On March 4, 2026 2:46 pm, Hannes Laimer wrote:
> Libraries may temporarily override $SIG{CHLD}, causing worker exit
> signals to be lost. Poll worker_reaper every 5 seconds via an AnyEvent
> timer to catch any missed signals in API server contexts where this can
> be problematic.
>
> Signed-off-by: Hannes Laimer <[email protected]>
> ---
> src/PVE/RESTEnvironment.pm | 9 +++++++++
> 1 file changed, 9 insertions(+)
>
> diff --git a/src/PVE/RESTEnvironment.pm b/src/PVE/RESTEnvironment.pm
> index 81d7e29..cb44823 100644
> --- a/src/PVE/RESTEnvironment.pm
> +++ b/src/PVE/RESTEnvironment.pm
> @@ -37,6 +37,7 @@ my $rest_env;
>
> my $WORKER_PIDS;
> my $WORKER_FLAG = 0;
> +my $worker_reaper_timer;
>
> my $log_task_result = sub {
> my ($upid, $user, $status) = @_;
> @@ -124,6 +125,14 @@ sub init {
> }
> };
>
> + # Periodically reap workers as a fallback in case a library call
> temporarily overrides
> + # $SIG{CHLD} and causes us to miss a signal.

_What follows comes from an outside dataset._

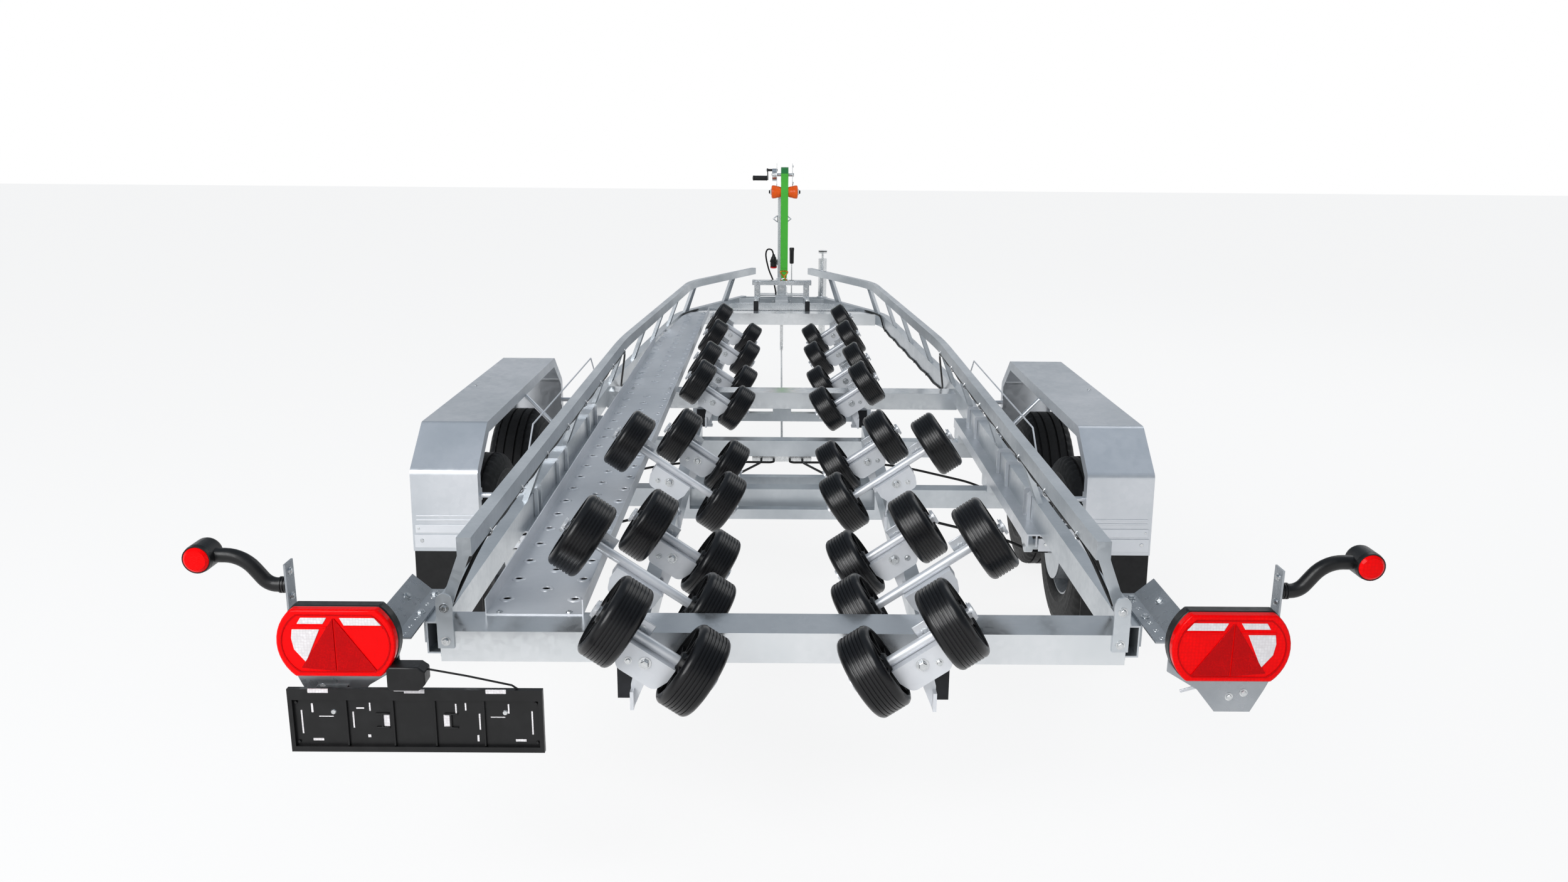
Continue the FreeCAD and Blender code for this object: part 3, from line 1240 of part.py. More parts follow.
def brake_cable(wheel_y, hook_x):
    """Sheathed cable from the equaliser under the axles to a wheel's backplate."""
    start_y = AXLE_Y[1] - EQUALISER_D / 2 - RUN_CLEAR
    end_x = BACKPLATE_X - BACKPLATE_T - RUN_CLEAR
    turn_x, turn_y = CABLE_TURN
    rise_x, rise_y = CABLE_RISE
    entry_l, entry_y, entry_drop = CABLE_ENTRY
    entry_z = TYRE_R - entry_drop
    route = [(hook_x, start_y, ROD_Z), (hook_x, start_y - CABLE_START_L, ROD_Z),
             (turn_x, wheel_y + turn_y, ROD_Z), (ARM_X0 - rise_x, wheel_y + rise_y, TYRE_R),
             (end_x - entry_l, wheel_y + entry_y, entry_z), (end_x, wheel_y + entry_y, entry_z)]
    return bent_bar(route, CABLE_R)


def beside_chord(inward, s, z):
    """Point on the inside of the lower chord, at the distance s along the side frame."""
    return along(Part.Vertex(CHORD_IN - inward, FRAME_REAR_Y, z), s).Point


def lamp_lead():
    """Lead in shallow waves from clip to clip, then down a strut and over the front crossbeam."""
    close = LEAD_R + RUN_CLEAR
    tucked = CHORD_IN - UPPER_X + UPPER_W / 2 - LEAD_IN
    under = UPPER_Z - LEAD_R - RUN_CLEAR
    foot = CHORD_Z + LEAD_R
    over = BEAM_TOP + LEAD_R + RUN_CLEAR
    start_s, start_z = LEAD_START
    over_s0, over_s1 = LEAD_OVER_BEAM
    route = [(-LEAD_IN, start_s, start_z), (tucked, start_s, under)]
    for clips, inward, z in ((LEAD_HIGH_CLIPS, tucked, under), (LEAD_LOW_CLIPS, close, foot)):
        if z == foot:
            route.append((close, LEAD_DOWN_S, foot))
        for i in clips:
            s = LEAD_CLIP_S + i * LEAD_PITCH
            ends = [(inward, s - LEAD_FLAT, z), (inward, s + LEAD_FLAT, z)]
            route += ends[1:] if i in (LEAD_HIGH_CLIPS[0], LEAD_LOW_CLIPS[0]) else ends
            if i not in (LEAD_HIGH_CLIPS[-1], LEAD_LOW_CLIPS[-1]):
                route.append((inward, s + LEAD_PITCH / 2, z - LEAD_SAG))
    step = (over_s1 - over_s0) / LEAD_STEPS
    route += [(close, over_s0 + i * step, over) for i in range(LEAD_STEPS + 1)]
    return bent_bar([beside_chord(*place) for place in route], LEAD_R)


add("brake_linkage", brake_linkage())
cables = [brake_cable(WHEEL_Y["rear"], CABLE_HOOKS[0]), brake_cable(WHEEL_Y["front"], CABLE_HOOKS[1])]
add("cables", *[side for cable in cables + [lamp_lead()] for side in both_sides(cable)])


def export_all():
    os.makedirs("parts", exist_ok=True)
    for name, shape in NODES.items():
        shape.exportStep("parts/" + name + ".step")
        print(name, len(shape.Solids), round(shape.Volume / 1e6, 3))


export_all()
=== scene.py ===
import json
import logging
import math
from dataclasses import dataclass
from enum import Enum
from typing import Iterable, Sequence

import bmesh
import bpy
from mathutils import Matrix, Vector

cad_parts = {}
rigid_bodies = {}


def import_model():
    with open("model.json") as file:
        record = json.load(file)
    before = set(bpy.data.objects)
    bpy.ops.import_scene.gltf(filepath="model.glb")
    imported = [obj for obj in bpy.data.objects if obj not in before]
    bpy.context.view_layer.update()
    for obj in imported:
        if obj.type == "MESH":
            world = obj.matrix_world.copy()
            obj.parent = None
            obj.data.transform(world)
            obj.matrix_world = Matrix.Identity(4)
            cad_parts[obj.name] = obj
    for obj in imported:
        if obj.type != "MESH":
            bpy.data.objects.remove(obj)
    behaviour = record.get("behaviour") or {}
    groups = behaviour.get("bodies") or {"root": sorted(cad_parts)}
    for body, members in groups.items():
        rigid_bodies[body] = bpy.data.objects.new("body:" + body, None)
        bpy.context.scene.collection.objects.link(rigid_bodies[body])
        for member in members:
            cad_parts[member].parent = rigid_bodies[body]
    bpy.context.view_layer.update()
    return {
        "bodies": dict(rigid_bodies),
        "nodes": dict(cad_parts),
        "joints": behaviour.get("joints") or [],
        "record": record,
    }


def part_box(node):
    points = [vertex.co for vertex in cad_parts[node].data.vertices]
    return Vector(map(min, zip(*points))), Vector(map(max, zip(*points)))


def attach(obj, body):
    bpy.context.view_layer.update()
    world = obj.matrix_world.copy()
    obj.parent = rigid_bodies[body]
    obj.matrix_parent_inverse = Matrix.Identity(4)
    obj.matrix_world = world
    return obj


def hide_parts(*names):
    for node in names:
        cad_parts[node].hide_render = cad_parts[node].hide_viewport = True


logging.basicConfig(level=logging.INFO, format="%(message)s")
LOG = logging.getLogger("boat_trailer")

IMAGE_W = 2500
IMAGE_H = 1406
FOCAL_PX = 1900.0
VANISH_U = 1241.0
VANISH_V = 226.0
CAMERA_ROLL_DEG = 0.46
CAMERA_AT = (-0.015, -5.85, 1.75)
SENSOR_MM = 36.0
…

Only useful when an event
> loop is running.
I'd replace the "Only useful" with something like "Only runs", makes it more
explicit.
AFAICT, this not only affects SIGCHLD being redirected, but also SIGCHLD
triggering while we are processing a previous SIGCHLD (if we checked
that particular PID already while iterating, but before it exited).
we could maybe consider to change worker_reaper to do
my $dead;
do {
$dead = waitpid(-1, WNOHANG))
if (my $info = $WORKER_PIDS->{$dead}) {
# log and delete
}
} while $dead > 0;
that way, it should be faster/cheaper and handle other (transitive,
non-worker) zombies that might have been missed by whatever forked them?

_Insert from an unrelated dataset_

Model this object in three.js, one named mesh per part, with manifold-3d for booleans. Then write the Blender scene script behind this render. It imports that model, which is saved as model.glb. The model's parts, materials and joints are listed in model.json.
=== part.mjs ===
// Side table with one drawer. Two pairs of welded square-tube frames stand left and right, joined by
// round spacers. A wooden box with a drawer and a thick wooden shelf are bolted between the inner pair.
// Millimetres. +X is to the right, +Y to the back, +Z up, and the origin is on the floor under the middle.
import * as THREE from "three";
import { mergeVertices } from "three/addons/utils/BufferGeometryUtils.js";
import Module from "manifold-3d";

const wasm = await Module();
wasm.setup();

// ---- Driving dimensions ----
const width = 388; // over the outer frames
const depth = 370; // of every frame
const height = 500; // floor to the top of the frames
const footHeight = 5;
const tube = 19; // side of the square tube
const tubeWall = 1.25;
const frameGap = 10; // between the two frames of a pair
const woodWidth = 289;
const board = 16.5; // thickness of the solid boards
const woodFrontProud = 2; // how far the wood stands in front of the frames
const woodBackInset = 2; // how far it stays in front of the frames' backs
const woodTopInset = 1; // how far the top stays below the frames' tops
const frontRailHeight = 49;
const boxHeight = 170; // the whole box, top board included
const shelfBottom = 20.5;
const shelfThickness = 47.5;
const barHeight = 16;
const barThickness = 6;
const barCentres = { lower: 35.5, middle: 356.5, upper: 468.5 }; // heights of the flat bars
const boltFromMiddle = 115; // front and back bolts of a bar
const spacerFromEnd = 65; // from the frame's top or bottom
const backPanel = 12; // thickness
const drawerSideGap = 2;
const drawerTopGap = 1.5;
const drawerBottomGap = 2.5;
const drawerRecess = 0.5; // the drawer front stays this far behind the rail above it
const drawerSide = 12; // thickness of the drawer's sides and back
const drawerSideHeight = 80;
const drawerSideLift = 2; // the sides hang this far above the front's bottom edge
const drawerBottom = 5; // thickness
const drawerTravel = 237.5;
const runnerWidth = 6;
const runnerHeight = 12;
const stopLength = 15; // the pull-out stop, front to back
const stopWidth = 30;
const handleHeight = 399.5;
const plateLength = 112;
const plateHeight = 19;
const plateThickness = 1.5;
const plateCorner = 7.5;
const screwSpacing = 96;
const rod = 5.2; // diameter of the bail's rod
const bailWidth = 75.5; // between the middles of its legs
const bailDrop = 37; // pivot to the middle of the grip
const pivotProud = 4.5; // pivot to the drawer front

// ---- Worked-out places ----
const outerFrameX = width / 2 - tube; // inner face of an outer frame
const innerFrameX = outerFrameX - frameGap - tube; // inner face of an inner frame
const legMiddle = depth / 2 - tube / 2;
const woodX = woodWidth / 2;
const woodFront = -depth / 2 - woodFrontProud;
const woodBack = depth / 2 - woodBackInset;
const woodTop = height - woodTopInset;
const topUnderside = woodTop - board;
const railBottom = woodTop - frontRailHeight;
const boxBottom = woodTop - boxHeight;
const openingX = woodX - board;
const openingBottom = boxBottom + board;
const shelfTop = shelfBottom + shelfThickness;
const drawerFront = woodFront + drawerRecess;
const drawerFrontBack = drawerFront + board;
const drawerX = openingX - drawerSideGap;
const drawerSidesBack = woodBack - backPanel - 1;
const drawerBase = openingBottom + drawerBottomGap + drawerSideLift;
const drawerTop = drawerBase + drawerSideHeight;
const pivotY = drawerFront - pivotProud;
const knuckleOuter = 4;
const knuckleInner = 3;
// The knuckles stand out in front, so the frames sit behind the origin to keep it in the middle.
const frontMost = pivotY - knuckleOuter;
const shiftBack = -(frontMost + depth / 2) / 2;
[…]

we do have quite a few places where we explicitly wait for a specific
child though, that need to be checked because they might break as a
result..
so in the end the best way to make this better is maybe to use pidfds
via AnyEvent if we have an event loop, to get notified and handle
workers exiting without relying on SIGCHLD at all..
for CLI usage, we already waitpid the forked worker directly anyway (so
should not have a zombie problem, and that flow could switch to a pidfd
as well).. there's two fork_worker calls that set the background flag,
but I don't even see how they'd be invoked in a CLI environment..

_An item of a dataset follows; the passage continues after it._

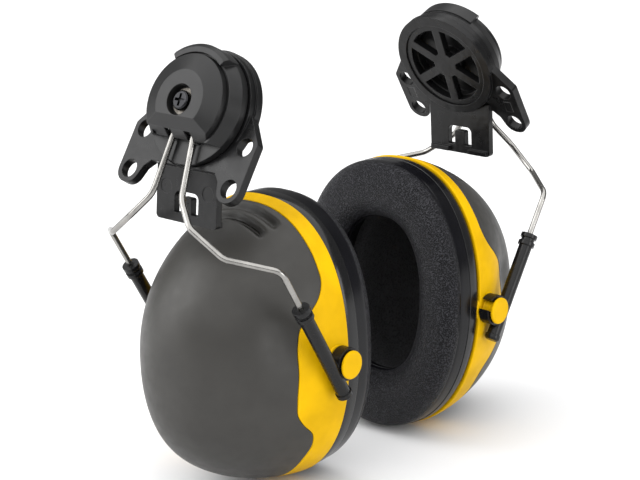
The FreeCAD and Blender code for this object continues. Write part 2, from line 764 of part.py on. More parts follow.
def build_washer(side):
    body = new_body(f"{side}_washer_body")
    face = new_sketch(body, f"{side}_washer_outline", height="dim.recess_floor")
    circle(face, "dim.washer_radius")
    circle(face, "dim.clear_hole_radius")
    pad(body, face, "dim.washer_thickness")
    finish(side, "screw_washer", body, knob_frame())


def build_screw(side):
    body = new_body(f"{side}_screw_body")
    seat = "dim.recess_floor + dim.washer_thickness"
    head = new_sketch(body, f"{side}_screw_head", height=seat)
    circle(head, "dim.head_radius")
    pad(body, head, "dim.head_height")
    top = value(seat) + value("dim.head_height")
    crown = edges_where(body, lambda e: abs(e.CenterOfMass.z - top) < 1e-3)
    fillet(body, f"{side}_screw_crown", crown, "dim.head_round")
    shank = new_sketch(body, f"{side}_screw_shank", height=seat)
    circle(shank, "dim.shank_radius")
    pad(body, shank, f"{seat} - dim.shank_end", reverse=True)
    cross = new_sketch(body, f"{side}_screw_cross", height=f"{seat} + dim.head_height")
    arm, half = "dim.cross_length / 2", "dim.cross_width / 2"
    polygon(cross, [
        (arm, f"-{half}"), (arm, half), (half, half), (half, arm), (f"-{half}", arm), (f"-{half}", half),
        (f"-{arm}", half), (f"-{arm}", f"-{half}"), (f"-{half}", f"-{half}"), (f"-{half}", f"-{arm}"),
        (half, f"-{arm}"), (half, f"-{half}"),
    ])
    pocket(body, cross, "dim.cross_depth")
    finish(side, "cap_screw", body, knob_frame())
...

> + $worker_reaper_timer = AnyEvent->timer(
> + after => 5,
> + interval => 5,
> + cb => sub { $worker_reaper->() },
worker_reaper isn't that cheap atm, I don't think we want to run it
every 5s.. on a busy server with lots of tasks, this will do a syscall
per registered task worker..
since this is "just" the fallback for the rare case of "somehow we
missed our signal", doing it once every minute or so should be enough?
I think we can apply this with the timer interval set to a more sensible
value, and the comments slightly adapted..
> + );
> +
> # environment types
> # cli ... command started fron command line
> # pub ... access from public server (pveproxy)
> --
> 2.47.3
>
>
>
>
>
>